A series of summer camps for budding girl game devs, Girls Make Games culminates each year in a Demo Day, where the top five teams from around the world duke it out for bragging rights. Last year's winner was the demo for The Hole Story, a flash-based game that has gone on to raise more than $30,000 in funding on Kickstarter.

The future looks a lot brighter for female game devs thanks to initiatives like Girls Make Games.

The premise is simple enough: "A girl, aided by her trusty shovel, embarks on a riddling quest to find a missing princess." But most people would never guess that the entire demo—including design, programming, art, music, and writing—was put together in just three weeks by a team of eight 10-14-year-old girls.

I played through most of the demo at this weekend's PAX East gaming expo in Boston, guided (adorably) through the quest by Samantha, one of the pre-teen developers.

A screenshot from The Hole Story
Credit: Reviewed.com / Lee Neikirk

"The Hole Story" stars aspiring archaeologist Wendy who digs her way into a past riddled with puzzles and unicorns.

The Hole Story is a top-down RPG about aspiring archaeologist Wendy. Wendy loves to dig, dig, dig, and eventually she digs up a time capsule that sends her hurtling back in time to the Medieval era. When a guard mistakes her for a missing princess, Wendy decides to get to the bottom of things (her specialty, natch) and find the AWOL ruler herself.

Gameplay is, as you'd expect, quite simple. Players click on Up, Down, Left, and Right navigational arrows to move, and big, colorful on-screen buttons to take special actions. Naturally, clicking the shovel button to dig is the bulk of the gameplay.

Credit: Reviewed.com / Lee Neikirk

The Hole Story relies more on attentiveness to dialogue and puzzles/riddles than complex gameplay mechanics. Oh, and there's tons of digging.

Key elements of Wendy's quest involve solving riddles, many of which are presented by colorful unicorns.

Spoiler alert: Early in the game, one of the unicorns asks Wendy to find something "brown and sticky" before he'll help her. I wandered through a forest area for a while until I found an object that fit the bill... a stick.

A screenshot from The Hole Story
Credit: Reviewed.com / Lee Neikirk

While The Hole Story is understandably simple for a modern game, it stands as testament to the effective teaching and learning happening at the Girls Make Games summer camps. They also give like-minded girls a place to forge lasting friendships. The eight girls who built and created The Hole Story were total strangers before they went to GMG, but they're reportedly best buddies now.

The camps teach coding via software called Stencyl, though more advanced campers eventually graduate to Unity, a game-building engine used by some of the industry's most successful indie devs.

Students also learn the fundamentals of Photoshop, animation, and even audio engineering.

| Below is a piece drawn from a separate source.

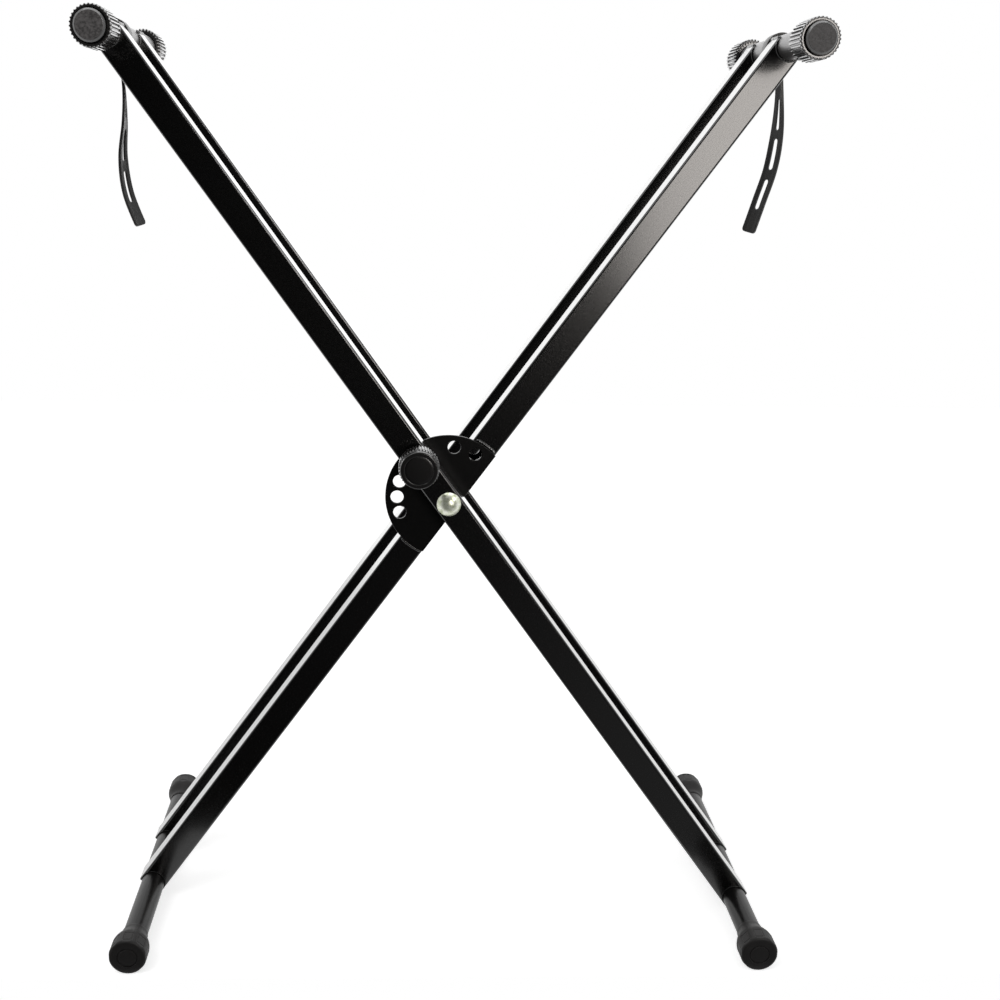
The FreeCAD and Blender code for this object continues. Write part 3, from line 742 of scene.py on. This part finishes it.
def strapTail(s, letter):
    line = strapLine(s["lines"][letter])
    length = line[-1][2]

    def lengthAt(z):
        return min(line, key=lambda entry: abs(entry[0].z - z))[2]

    def placeAt(distance):
        for before, here in zip(line, line[1:]):
            if here[2] >= distance - 1e-9:
                t = (distance - before[2]) / max(here[2] - before[2], 1e-9)
                return before[0].lerp(here[0], t), before[1].lerp(here[1], t).normalized()
        return line[-1][0], line[-1][1]

    middles = [lengthAt(-s["firstSlot"] - slot * s["slotPitch"]) for slot in range(s["slots"])]
    halfSlot, halfGap = s["slotLength"] / 2, s["slotWidth"] / 2
    tipRound, tipStart = s["tipRound"], length - s["tipRound"]
    rows = {round(length * step / s["evenRows"], 3) for step in range(s["evenRows"] + 1)}
    rows = {r for r in rows
            if r < tipStart and all(abs(abs(r - m) - halfSlot) > s["clearOfSlot"] for m in middles)}
    for m in middles:
        for sign in (-1, 1):
            for step in range(6):
                bulge = halfGap * math.sin(step / 5 * math.pi / 2)
                rows.add(round(m + sign * (halfSlot - halfGap + bulge), 3))
            rows.add(round(m + sign * (halfSlot + s["pastSlot"]), 3))
    rows |= {round(tipStart + tipRound * math.sin(step / 6 * math.pi / 2), 3) for step in range(7)}
    rows = sorted(rows)

    def slotHalf(distance):
        # half the slot's opening, or None away from a slot
        for m in middles:
            off = abs(distance - m)
            if off <= halfSlot + 1e-3:
                past = max(off - (halfSlot - halfGap), 0)
                return math.sqrt(max(halfGap ** 2 - past ** 2, 0))
        return None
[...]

This year's registration is currently open, by the way.

A screenshot from The Hole Story
Credit: Reviewed.com / Lee Neikirk

The Hole Story should be available on Steam early access very soon, with the full game available around April. Samantha told me the team is planning to add additional areas like a Marketplace, where "The Dirt Guy" will pay top dollar for Wendy's dirt.

I'm not sure what you'd need the money for, but if these girls are as sharp as they seem, it probably means DLC in the future.